The agency has a duty of care to act in the best interests of its clients. When a tenant is continuously late to pay rent, this creates a risk for both the agency and consumer. The landlord may point fingers to the agency managing the property for finding them an inadequate tenant. Where the agency doesn’t take precautions in selecting a tenant, the landlord is at risk of financial loss. The chance of this occurring is unlikely, with the consequence having a high impact on the landlord. This poses as a medium risk where the situation needs to be monitored. Property managers should reduce the likeliness of picking a bad tenant by regulating their process of selection, where the tenant’s history, their nature of income (if they have a stable job), reliability and their references should all contribute majorly to the final decision.
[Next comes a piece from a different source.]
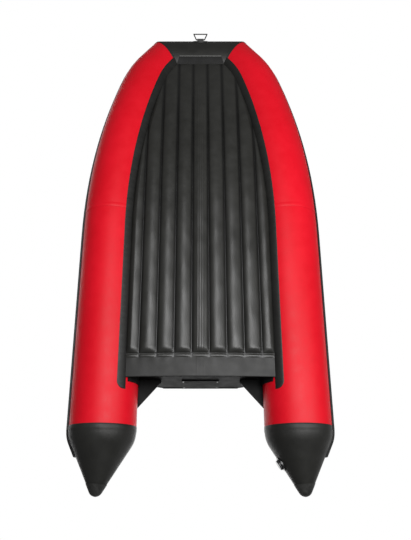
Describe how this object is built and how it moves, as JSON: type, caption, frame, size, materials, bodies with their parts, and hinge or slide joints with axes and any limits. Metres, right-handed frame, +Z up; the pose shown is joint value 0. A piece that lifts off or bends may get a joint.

Landlords/agents must attend to repairs and maintenance when reported by a tenant. The consumer is put at risk by not doing so, and breaches of the Residential Tenancies Act (2010). For example, a tenant has complained about a swimming pool lock. The family has noted that their toddler has managed to open the gate several times so it is likely he will succeed in the future. The landlord has been made aware. This situation represents an extreme risk if the toddler was to fall into the pool. Immediate action is required, however, the landlord is unwilling to pay for a locksmith to fix the pool gate lock. Using this example, the tenant could choose to finance the risk by fixing the lock themselves and under the Residential Tenancies Act (2010), ask to be repaid. The tenant could also report the landlord to the Consumer, Trader and Tenancy Tribunal for serious breach of duties and obligations. The tenant would need to keep all copies of all correspondence since they might be needed in court. The agency may choose to cease management of the property because of the landlord’s ignorance, and decide they cannot afford the risk associated with this property.
When a vendor comes into an agency, they are relying on the professionalism of the agents. Unfortunately, dishonesty or incompetent agents opens up a number of risks for the consumer. An example would be a listed property is sold cheaply to the agent, a family member or associate therefore the vendor does not achieve the full market value. This results in a loss for the vendor. Properties cannot be sold for a discounted value due to the relationship of the agency to the buyer and it is against the law for an agent to act on the seller and buyer’s behalf at the same time. It can be hard to tell when an agent is being dishonest, but there are precautionary steps a vendor can take to ensure they do not receive this level of service, such as an agent’s checklist.
This could include (but not limited to): proof of license, evidence of success in the area, a market value assessment that appears accurate based on the vendor’s research, a signed market value estimate or even a price guarantee, a marketing plan, a commitment to provide you with regular reports and updates etc. They should also have their solicitor to check over any paperwork. Lastly, the vendor should not feel rushed in making a decision of which real estate agent to assign their property to. It is heavily encouraged that they see at least 3 agents before making a final decision. If the vendor finds the agent to be unfair, dishonest or incompetent later down the track, they are able to lodge a complaint with NSW Fair Trading.